■ Stored data
** begin **

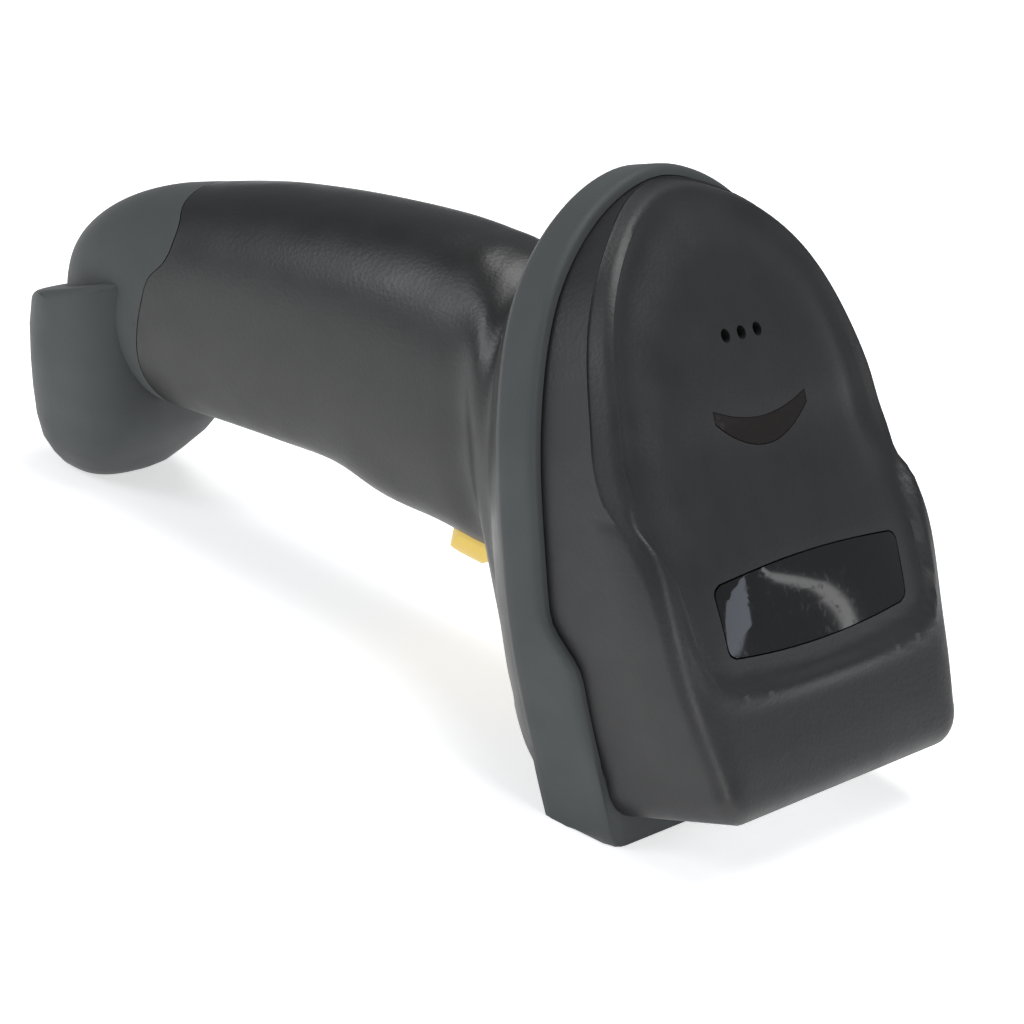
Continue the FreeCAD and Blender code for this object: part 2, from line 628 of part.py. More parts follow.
def main_board():
    points = [(-BOARD_HALF_WIDTH, BOARD_LOW), (BOARD_HALF_WIDTH, BOARD_LOW), (BOARD_HALF_WIDTH, BOARD_NECK - 8),
              (BOARD_TOP_HALF_WIDTH, BOARD_NECK), (BOARD_TOP_HALF_WIDTH, BOARD_HIGH),
              (-BOARD_TOP_HALF_WIDTH, BOARD_HIGH), (-BOARD_TOP_HALF_WIDTH, BOARD_NECK),
              (-BOARD_HALF_WIDTH, BOARD_NECK - 8)]
    wire = Part.makePolygon([V(BOARD_BACK, y, z) for y, z in points + points[:1]])
    board = extruded(wire, ALONG_X * BOARD_THICKNESS)
    for y, z in BOARD_POSTS:
        board = board.cut(rod(2.2, 4, V(BOARD_BACK - 1, y, z), ALONG_X))
    return in_head(board)


def on_board(y, z, width, height, thickness):
    """A component on the front of the main board, given by its centre and size."""
    front = BOARD_BACK + BOARD_THICKNESS
    return in_head(box(front, front + thickness, y - width / 2, y + width / 2, z - height / 2, z + height / 2))


def behind_board(y, z, width, height, thickness):
    return in_head(box(BOARD_BACK - thickness, BOARD_BACK, y - width / 2, y + width / 2,
                       z - height / 2, z + height / 2))


def shield_can():
    return on_board(-11, 42, 13, 13, 2.2)


def processor():
    return on_board(10, 40, 11, 11, 1.2)


def radio_module():
    return on_board(0, 72, 12, 9, 2.0)


def board_connectors():
    return [on_board(0, ENGINE_HIGH + 9, 12, 2.2, 1.0), behind_board(0, 60, 9, 4, 2.4), behind_board(12, 45, 6, 5, 4)]


# ---------------------------------------------------------------- trigger group

def trigger():
    """Finger lever: a lobe at its free end, a hollow for the finger, and a hub round the pin."""
    top = TRIGGER_TOP_Z
    lobe_x = TRIGGER_LOBE_X
    lobe_z = TRIGGER_LOBE_Z
    tip = TRIGGER_TIP_X + 0.4
    under = smooth([V(tip, 0, lobe_z + 8.0), V(tip + 1.1, 0, lobe_z + 2.6), V(lobe_x, 0, lobe_z),
                    V(lobe_x + 6.2, 0, lobe_z + 3.0), V(PIVOT_X - 3.5, 0, PIVOT_Z - 4.8),
                    V(PIVOT_X, 0, PIVOT_Z - HUB_RADIUS)])
    outline = Part.makePolygon([V(PIVOT_X, 0, PIVOT_Z - HUB_RADIUS), V(PIVOT_X, 0, PIVOT_Z),
                                V(PIVOT_X - 5, 0, top), V(tip + 2, 0, top), V(tip, 0, top - 1.5),
                                V(tip, 0, lobe_z + 8.0)])
    wire = Part.Wire([under] + outline.Edges)
    wire.translate(V(0, -TRIGGER_HALF_WIDTH, 0))
    lever = extruded(wire, ALONG_Y * (2 * TRIGGER_HALF_WIDTH))
    # its underside is rounded across, and its free end is rounded as seen from below
    half = TRIGGER_HALF_WIDTH
    belly = Part.Arc(V(0, -half, lobe_z + 5), V(0, 0, lobe_z - 0.05), V(0, half, lobe_z + 5)).toShape()
    roof = Part.makePolygon([V(0, half, lobe_z + 5), V(0, half, top + 9), V(0, -half, top + 9), V(0, -half, lobe_z + 5)])
    lever = lever.common(extruded(Part.Wire([belly] + roof.Edges), ALONG_X * (PIVOT_X + 20)))
    nose = Part.Arc(V(tip + 4, -half, 0), V(tip - 0.05, 0, 0), V(tip + 4, half, 0)).toShape()
    rear = Part.makePolygon([V(tip + 4, half, 0), V(PIVOT_X + 9, half, 0), V(PIVOT_X + 9, -half, 0), V(tip + 4, -half, 0)])
    lever = lever.common(extruded(Part.Wire([nose] + rear.Edges), ALONG_Z * (top + 20)))
    hub = rod(2 * HUB_RADIUS, 2 * TRIGGER_HALF_WIDTH, V(PIVOT_X, -TRIGGER_HALF_WIDTH, PIVOT_Z), ALONG_Y)
    lever = lever.fuse(hub)
    bore = PIN_DIAMETER + 2 * PIN_CLEARANCE
    lever = lever.cut(rod(bore, 40, V(PIVOT_X, -20, PIVOT_Z), ALONG_Y))
    lever = lever.cut(rod(2 * SPRING_RADIUS + 1.6, 10, V(SPRING_X, 0, spring_foot()), ALONG_Z))
    return keep_one(lever)


def trigger_pin():
    return rod(PIN_DIAMETER, PIN_LENGTH, V(PIVOT_X, -PIN_LENGTH / 2, PIVOT_Z), ALONG_Y)


def spring_foot():
    return TRIGGER_TOP_Z - 1.6


def trigger_spring():
    """Compression spring between the trigger and the carrier."""
    low = spring_foot() + SPRING_WIRE / 2 + 0.05
    high = CARRIER_Z - SPRING_WIRE / 2 - 0.05
    pitch = (high - low) / SPRING_TURNS
    helix = Part.makeHelix(pitch, high - low, SPRING_RADIUS)
    helix.translate(V(SPRING_X, 0, low))
    start = V(SPRING_X + SPRING_RADIUS, 0, low)
    tangent = V(0, 2 * math.pi * SPRING_RADIUS, pitch)
    section = Part.Wire([Part.makeCircle(SPRING_WIRE / 2, start, tangent)])
    return Part.Wire(helix.Edges).makePipeShell([section], True, True)


def switch_carrier():
    """Moulded plate across the handle that carries the switch board above the trigger."""
    plate = box(TRIGGER_TIP_X, PIVOT_X - 4, -40, 40, CARRIER_Z, CARRIER_Z + CARRIER_THICKNESS)
    return keep_one(plate.common(handle_tube(WALL + SEAM_GAP)))


def switch_board_low():
    return CARRIER_Z - SWITCH_BOARD_THICKNESS


def switch_board():
    return box(SWITCH_X - 5.5, SWITCH_X + 3.8, -5, 5, switch_board_low(), CARRIER_Z)


def trigger_switch():
    low = switch_board_low() - SWITCH_HEIGHT
    body = box(SWITCH_X - SWITCH_SIZE / 2, SWITCH_X + SWITCH_SIZE / 2, -SWITCH_SIZE / 2, SWITCH_SIZE / 2,
               low, switch_board_low())
    bore = PLUNGER_DIAMETER + 4 * MOVING_GAP
    return body.cut(rod(bore, SWITCH_HEIGHT - 0.6, V(SWITCH_X, 0, low - 0.01), ALONG_Z))


def switch_plunger():
    """Push post that stands on the trigger and reaches into the switch, which it tilts with."""
    low = switch_board_low() - SWITCH_HEIGHT
    return rod(PLUNGER_DIAMETER, low + 0.5 - TRIGGER_TOP_Z, V(SWITCH_X, 0, TRIGGER_TOP_Z), ALONG_Z)


# ---------------------------------------------------------------- battery and tail electronics

def cell_direction():
    return V(math.cos(math.radians(CELL_TILT)), 0, math.sin(math.radians(CELL_TILT)))


def battery_cell():
    start = V(CELL_TAIL_X, 0, CELL_TAIL_Z)
    can = rod(CELL_DIAMETER, CELL_LENGTH, start, cell_direction())
    return can.fuse(rod(5.5, 1.0, start + cell_direction() * CELL_LENGTH, cell_direction()))


def battery_cradle():
    """Trough under the cell, on two ribs that reach the handle wall."""
    start = V(CELL_TAIL_X, 0, CELL_TAIL_Z) + cell_direction() * 6
    outer = rod(CELL_DIAMETER + 2.6, CELL_LENGTH - 14, start, cell_direction())
    inner = rod(CELL_DIAMETER + 0.1, CELL_LENGTH, start - cell_direction() * 5, cell_direction())
    below = box(-90, 60, -30, 30, 0, CELL_TAIL_Z)
    below.rotate(V(CELL_TAIL_X, 0, CELL_TAIL_Z), ALONG_Y, -CELL_TILT)
    trough = outer.common(below).cut(inner)
    for x in (CELL_TAIL_X + 10, CELL_TAIL_X + 36):
        rib = box(x, x + 2, -11, 11, 15, CELL_TAIL_Z).common(handle_tube(WALL + SEAM_GAP))
        rib = rib.cut(rod(CELL_DIAMETER + 1.4, CELL_LENGTH, start - cell_direction() * 5, cell_direction()))
        trough = trough.fuse(rib.common(below))
    return keep_one(trough)


def battery_pad():
    start = V(CELL_TAIL_X, 0, CELL_TAIL_Z) - cell_direction() * 3
    return rod(CELL_DIAMETER - 3, 3, start, cell_direction())


def handle_flex():
    """Flat cable along the top of the cell, from the tail board to the main board."""
    lift = CELL_DIAMETER / 2 + 1.2
    tail = V(HANDLE_TAIL_X - 3, 0, CELL_TAIL_Z + lift - 0.5)
    head = V(CELL_TAIL_X, 0, CELL_TAIL_Z) + cell_direction() * (CELL_LENGTH + 4) + V(0, 0, lift)
    end = in_head(Part.Vertex(V(BOARD_BACK - 2.6, 0, 60))).Point
    points = [tail, head, end, end + V(0, 0, 0.4), head + V(0, 0, 0.4), tail + V(0, 0, 0.4)]
    wire = Part.makePolygon([V(p.x, -4, p.z) for p in points + points[:1]])
    return extruded(wire, ALONG_Y * 8)


def charge_board():
    return box(FOOT_END_X + 8.0, HANDLE_TAIL_X - 6, -6.6, 6.6, SOCKET_Z - CHARGE_BOARD_THICKNESS, SOCKET_Z)


def charge_socket():
    start = FOOT_END_X + 2.2
    shell = box(start, start + SOCKET_LENGTH, -SOCKET_HALF_WIDTH, SOCKET_HALF_WIDTH, SOCKET_Z, SOCKET_Z + SOCKET_HEIGHT)
    corners = [edge for edge in shell.Edges if abs(edge.Length - SOCKET_LENGTH) < 0.01]
    shell = shell.makeFillet(1.2, corners)
    mouth = box(start - 1, start + SOCKET_LENGTH - 1, -SOCKET_HALF_WIDTH + 0.35, SOCKET_HALF_WIDTH - 0.35,
                SOCKET_Z + 0.35, SOCKET_Z + SOCKET_HEIGHT - 0.35)
    middle = SOCKET_Z + SOCKET_HEIGHT / 2
    tongue = box(start + 1, start + SOCKET_LENGTH - 0.5, -3.2, 3.2, middle - 0.35, middle + 0.35)
    return shell.cut(mouth).fuse(tongue)


NODES = {
    "top_cover": top_cover,
    "bumper_ring": bumper_ring,
    "handle_body": handle_body,
    "tail_cap": tail_cap,
    "head_screws": head_screws,
    "board_screws": board_screws,
    "tail_screws": tail_screws,
    "engine_screws": engine_screws,
    "indicator_panel": indicator_panel,
    "status_lens": status_lens,
    "status_leds": status_leds,
    "beeper": beeper,
    "beeper_seal": beeper_seal,
    "scan_window": scan_window,
    "window_seal": window_seal,
    "engine_chassis": engine_chassis,
    "lens_barrel": lens_barrel,
    "imager_lens": imager_lens,
    "illumination_lenses": illumination_lenses,
    "illumination_leds": illumination_leds,
    "imager_board": imager_board,
    "image_sensor": image_sensor,
    "engine_bracket": engine_bracket,
    "engine_flex": engine_flex,
    "main_board": main_board,
    "shield_can": shield_can,
    "processor": processor,
    "radio_module": radio_module,
    "board_connectors": board_connectors,
    "trigger": trigger,
    "trigger_pin": trigger_pin,
    "trigger_spring": trigger_spring,
    "switch_carrier": switch_carrier,
    "switch_board": switch_board,
    "trigger_switch": trigger_switch,
    "switch_plunger": switch_plunger,
    "battery_cell": battery_cell,
    "battery_cradle": battery_cradle,
    "battery_pad": battery_pad,
    "handle_flex": handle_flex,
    "charge_board": charge_board,
    "charge_socket": charge_socket,
}

os.makedirs("parts", exist_ok=True)
for name, make in NODES.items():
    made = make()
    solids = made if isinstance(made, list) else made.Solids
    shape = solids[0] if len(solids) == 1 else Part.makeCompound(solids)
    shape.exportStep("parts/" + name + ".step")
    bounds = shape.optimalBoundingBox()
    print("%-20s solids %d valid %s volume %.0f  x %.1f %.1f  y %.1f %.1f  z %.1f %.1f" % (
        name, len(solids), shape.isValid(), shape.Volume, bounds.XMin, bounds.XMax,
        bounds.YMin, bounds.YMax, bounds.ZMin, bounds.ZMax))
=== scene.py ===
import math

import bmesh
import bpy
from mathutils import Matrix, Vector


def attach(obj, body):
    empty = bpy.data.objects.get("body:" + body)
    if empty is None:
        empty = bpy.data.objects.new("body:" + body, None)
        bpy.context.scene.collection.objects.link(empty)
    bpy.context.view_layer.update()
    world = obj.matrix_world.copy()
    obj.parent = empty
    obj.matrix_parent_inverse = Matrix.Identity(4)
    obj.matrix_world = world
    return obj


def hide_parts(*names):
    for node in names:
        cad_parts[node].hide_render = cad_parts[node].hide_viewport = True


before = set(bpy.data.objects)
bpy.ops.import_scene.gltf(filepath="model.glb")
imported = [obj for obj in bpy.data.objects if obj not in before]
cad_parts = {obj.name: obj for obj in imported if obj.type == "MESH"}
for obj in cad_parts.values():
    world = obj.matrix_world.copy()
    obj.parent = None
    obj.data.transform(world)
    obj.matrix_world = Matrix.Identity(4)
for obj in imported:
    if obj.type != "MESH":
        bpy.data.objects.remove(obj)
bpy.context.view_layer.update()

# Handheld barcode scanner, with +X towards the operator's side of the head and +Z up.
# Shapes are drawn in millimetres.  The head uses its own axes: depth in front of the parting plane,
# y across and height along the head.

PARTING_TILT = math.radians(21.6)
PARTING_X = 52.7
PARTING_Z = 2.3
HEAD_HALF_WIDTH = 37.34
HEAD_TOP = 89.4
BUMPER_PROUD = 1.8
HOUSING_FLOOR = 0.6
NOSE_FLOOR = -3.2
CHIN_DEPTH = 11.5
BUMPER_DEPTH = 7.3
ARCH_START = 10.0
NOSE_CORNER = 6.0
WALL = 2.2
SIDE_LEAN = 0.22
HOUSING_INSET = BUMPER_PROUD + 0.15      # the housings stand just inside the bumper
HEAD_SCREWS = ((27.0, 15.0), (-27.0, 15.0), (22.5, 66.0), (-22.5, 66.0))     # y and height
SCREW_WELL = 5.2
SOUND_HOLE_DIAMETER = 2.1
SOUND_HOLE_PITCH = 4.0
SOUND_HOLE_HEIGHT = 64.0


# ------------------------------------------------------------------ small helpers

def head_point(depth, y, height):
    """Place on the scanner, in metres, of a point given in head axes."""
    x = PARTING_X + depth * math.cos(PARTING_TILT) - height * math.sin(PARTING_TILT)
    z = PARTING_Z + depth * math.sin(PARTING_TILT) + height * math.cos(PARTING_TILT)
    return Vector((x, y, z)) * 0.001


def part_point(x, y, z):
    return Vector((x, y, z)) * 0.001


def read_curve(table, x):
    """Smooth curve through the (x, value) rows of a table."""
    if x <= table[0][0]:
        return table[0][1]
    if x >= table[-1][0]:
        return table[-1][1]
    i = max(k for k in range(len(table) - 1) if table[k][0] <= x)
    x0, v0 = table[i]
    x1, v1 = table[i + 1]
    before = table[i - 1] if i > 0 else table[i]
    after = table[i + 2] if i + 2 < len(table) else table[i + 1]
    slope0 = (v1 - before[1]) / (x1 - before[0])
    slope1 = (after[1] - v0) / (after[0] - x0)
    span = x1 - x0
    t = (x - x0) / span
    return ((2 * t ** 3 - 3 * t ** 2 + 1) * v0 + (t ** 3 - 2 * t ** 2 + t) * span * slope0
            + (3 * t ** 2 - 2 * t ** 3) * v1 + (t ** 3 - t ** 2) * span * slope1)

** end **

■ Given problem
Print only the run of lines that begins with the line containing "for name, make" and ends with the line containing "bpy.context.scene.collection.objects.link(empty)", both included, exactly as they read.

■ Response below
for name, make in NODES.items():
    made = make()
    solids = made if isinstance(made, list) else made.Solids
    shape = solids[0] if len(solids) == 1 else Part.makeCompound(solids)
    shape.exportStep("parts/" + name + ".step")
    bounds = shape.optimalBoundingBox()
    print("%-20s solids %d valid %s volume %.0f  x %.1f %.1f  y %.1f %.1f  z %.1f %.1f" % (
        name, len(solids), shape.isValid(), shape.Volume, bounds.XMin, bounds.XMax,
        bounds.YMin, bounds.YMax, bounds.ZMin, bounds.ZMax))
=== scene.py ===
import math

import bmesh
import bpy
from mathutils import Matrix, Vector


def attach(obj, body):
    empty = bpy.data.objects.get("body:" + body)
    if empty is None:
        empty = bpy.data.objects.new("body:" + body, None)
        bpy.context.scene.collection.objects.link(empty)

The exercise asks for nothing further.